The performer in this framework is essentially a messenger, delivering, intact, the vision of someone else. To borrow from Nicholas Cook again, classical musicians don’t give us their own music, it is a “performance of” the piece. Did you hear Barenboim’s performance of the Beethoven Sonatas? Barenboim has nothing to say, except as an authoritative channel for Beethoven’s genius.

For orchestral players (highly trained, sensitive artists in their own right) the situation is even worse. Not only are they serfs to the Great Composers, they must deliver them according to the desires of the conductor who, if he is established enough (and it is generally he), is heralded a sub-genius who has seen through the fog to the true inspiration within the music handed down from the first-level genius whose golden pen delivered these notes to us.

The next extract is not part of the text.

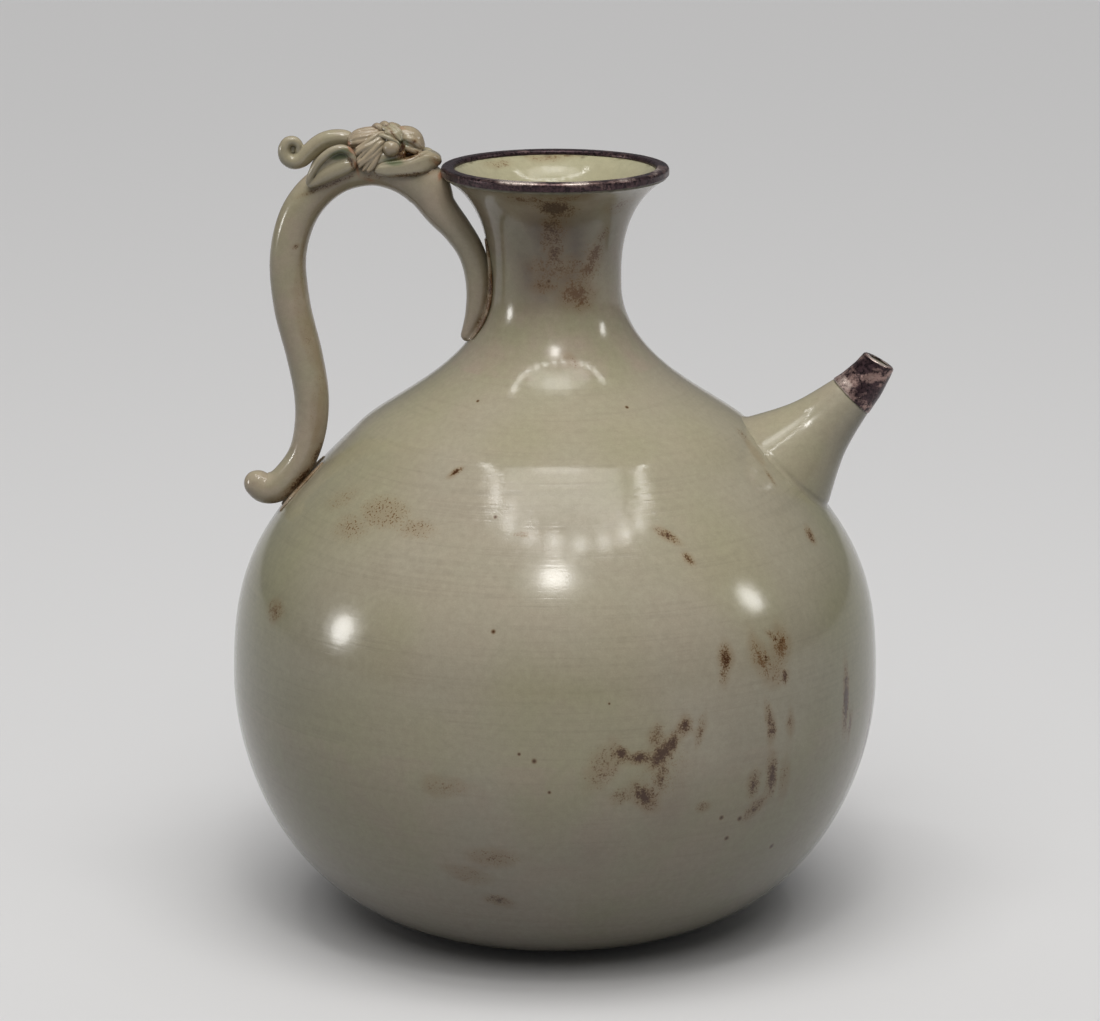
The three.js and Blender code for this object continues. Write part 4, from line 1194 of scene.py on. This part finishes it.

This is why so much of our classical musical training is spent ensuring accurate execution of the written score. Now, I appreciate a nice clean performance as much as the next person (probably a lot more actually), but if that is all you do it really stunts your creativity. The closely controlled structures of classical music provide a wonderful framework for creativity. When you know your way through a piece the interpretive decisions made in a compelling performance can be bracing. To do this though, you must get past the realm of notes and into the world of sound. This is what I want my students to do, see through the score to a world of imaginative hearing and listening where we can find “what the sound wants to do,” to quote my other great teacher (Julian Gray).

If there is a genius to works in the canon (skeptical though I am of the concept, I am fairly dedicated to much of the canonical repertoire), it is in how they can be interpreted and delivered in a meaningful way. This role of interpretation must be held up as the highest form of musical achievement for classical musicians, much like the great masters of jazz are the improvisers.